To understand the magnitude of this reversal, one must recall the central role Indonesia’s military, or Tentara Nasional Indonesia (TNI), played under Suharto. The New Order regime was built on the corpses of Suharto’s opponents: from 1965 to 1966, more than a million alleged communists and leftists were slaughtered by the military and its proxies. This terror served as the foundational myth of the regime, positioning the TNI as the guardian of national unity and stability.


From there emerged dwifungsi - the “dual function” doctrine that institutionalised the military’s control over not just defence, but also political, economic, and administrative affairs. Soldiers sat in Parliament, ran state-owned enterprises, and governed provinces. Civil society was neutered. Dissent was met with prison, exile, or worse. East Timor, which Indonesia brutally occupied until 1999, became a killing field. So too did Aceh and Papua. Throughout, military officers acted with near-total impunity.


It took the trauma of the 1997 Asian financial crisis and an explosion of popular anger to unseat Suharto.


In the democratic euphoria that followed, Indonesia’s reformists moved swiftly to end dwifungsi. The military was stripped of its parliamentary quota, its role in civilian administration was curtailed, and laws were passed to assert civilian supremacy over the armed forces. Yet Prabowo’s rise marks the culmination of a slow, creeping re-militarisation.


A former commander of the notorious special forces unit Kopassus, Prabowo was discharged in 1998 after being implicated in the abduction and torture of student activists. He was banned from entering the United States for two decades. That he is now president speaks both to the erosion of political memory and the resilience of military prestige.


Still, nostalgia for authoritarian order is not unique to Indonesia. Around the world, strongmen are on the march, promising security and efficiency in exchange for civil liberties and democratic accountability. What makes Indonesia’s case distinctive is that its democratic rollback is occurring not through tanks in the streets, but through laws in Parliament. The veneer of legitimacy obscures the corrosion of reform.


Protests against the amendments have erupted across the country following the passage of the law. In the short term, this law may embolden a military culture long prone to abuse.


It threatens to marginalise civilian bureaucrats and politicians and undermine institutions tasked with ensuring accountability.

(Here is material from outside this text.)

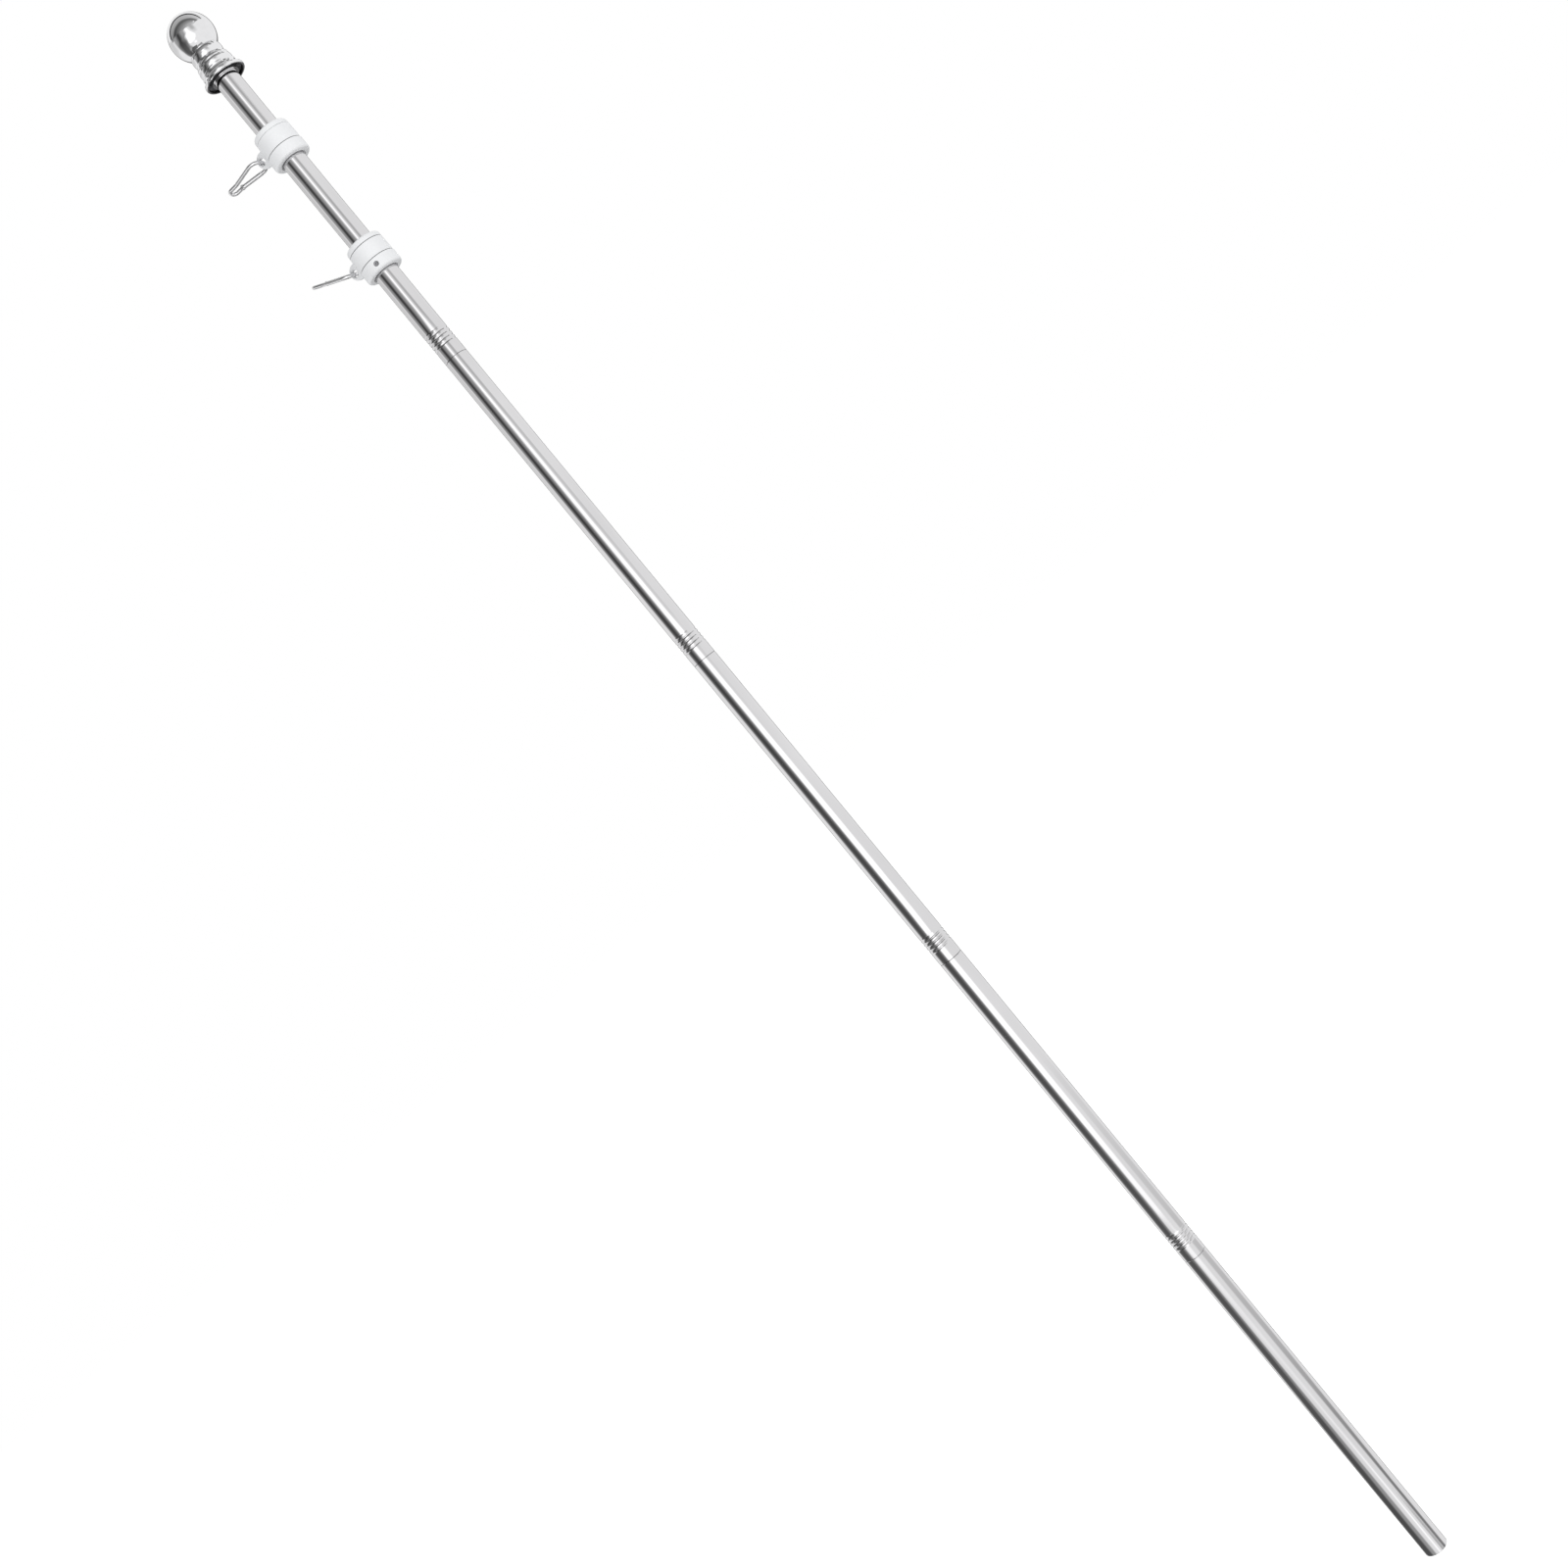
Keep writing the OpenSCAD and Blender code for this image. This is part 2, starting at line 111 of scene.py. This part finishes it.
class Shader:
    """A material with one Principled shader, and short calls to put procedural detail on it."""

    def __init__(self, name, colour, roughness, metallic=0.0, **sockets):
        self.material = bpy.data.materials.new(name)
        self.material.use_nodes = True
        self.tree = self.material.node_tree
        self.bsdf = self.tree.nodes["Principled BSDF"]
        self.colour, self.roughness = colour, roughness
        self.bsdf.inputs["Base Color"].default_value = (*colour, 1)
        self.bsdf.inputs["Roughness"].default_value = roughness
        self.bsdf.inputs["Metallic"].default_value = metallic
        for socket, value in sockets.items():
            self.bsdf.inputs[socket.replace("_", " ")].default_value = value

    def node(self, kind, **settings):
        node = self.tree.nodes.new(kind)
        for key, value in settings.items():
            setattr(node, key, value)
        return node

    def link(self, source, target):
        self.tree.links.new(source, target)

    def math(self, operation, a, b=0.0):
        node = self.node("ShaderNodeMath", operation=operation)
        for socket, value in zip(node.inputs, (a, b)):
            if isinstance(value, (int, float)):
                socket.default_value = value
            else:
                self.link(value, socket)
        return node.outputs[0]

    def noise(self, scale, detail=3.0):
        """Noise over the object's own coordinates; scale is per metre along X, Y and Z."""
        coords = self.node("ShaderNodeTexCoord")
        mapping = self.node("ShaderNodeMapping")
        mapping.inputs["Scale"].default_value = scale
        noise = self.node("ShaderNodeTexNoise")
        noise.inputs["Scale"].default_value = 1
        noise.inputs["Detail"].default_value = detail
        self.link(coords.outputs["Object"], mapping.inputs["Vector"])
        self.link(mapping.outputs["Vector"], noise.inputs["Vector"])
        return noise.outputs["Fac"]

    def spread(self, factor, low, high):
        node = self.node("ShaderNodeMapRange")
        node.inputs["From Min"].default_value, node.inputs["From Max"].default_value = 0.3, 0.7
        node.inputs["To Min"].default_value, node.inputs["To Max"].default_value = low, high
        self.link(factor, node.inputs["Value"])
        return node.outputs["Result"]

    def mix(self, factor, a, b):
        node = self.node("ShaderNodeMix", data_type="RGBA")
        self.link(factor, node.inputs["Factor"])
        for socket, value in ((node.inputs[6], a), (node.inputs[7], b)):
            if isinstance(value, tuple):
                socket.default_value = (*value, 1)
            else:
                self.link(value, socket)
        return node.outputs[2]

    def vary(self, factor, darker=0.9, rough=0.02):
        """Slight wear: the colour drops to a share of itself and the roughness spreads by a little."""
        low = tuple(c * darker for c in self.colour)
        self.link(self.mix(self.spread(factor, 0, 1), low, self.colour), self.bsdf.inputs["Base Color"])
        self.link(self.spread(factor, self.roughness - rough, self.roughness + rough),
                  self.bsdf.inputs["Roughness"])
        return self

    def bump(self, height, distance, strength=1.0):
        node = self.node("ShaderNodeBump")
        node.inputs["Distance"].default_value = distance
        node.inputs["Strength"].default_value = strength
        self.link(height, node.inputs["Height"])
        self.link(node.outputs["Normal"], self.bsdf.inputs["Normal"])
        return self

    def radius(self):
        """Distance from the pole's centre line."""
        split = self.node("ShaderNodeSeparateXYZ")
        self.link(self.node("ShaderNodeTexCoord").outputs["Object"], split.inputs[0])
        x, y = split.outputs[0], split.outputs[1]
        return self.math("SQRT", self.math("ADD", self.math("MULTIPLY", x, x), self.math("MULTIPLY", y, y)))

    def height(self):
        split = self.node("ShaderNodeSeparateXYZ")
        self.link(self.node("ShaderNodeTexCoord").outputs["Object"], split.inputs[0])
        return split.outputs[2]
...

Over time, the normalisation of military involvement in civilian life erodes the foundations of democracy.


Indonesia has often been held up as a model of post-authoritarian success: a Muslim-majority nation that transitioned to democracy, tamed its military and grew economically. That reputation is now in jeopardy. Prabowo, whose political resurrection once seemed improbable, may yet be remembered as the president who led Indonesia back into uniform.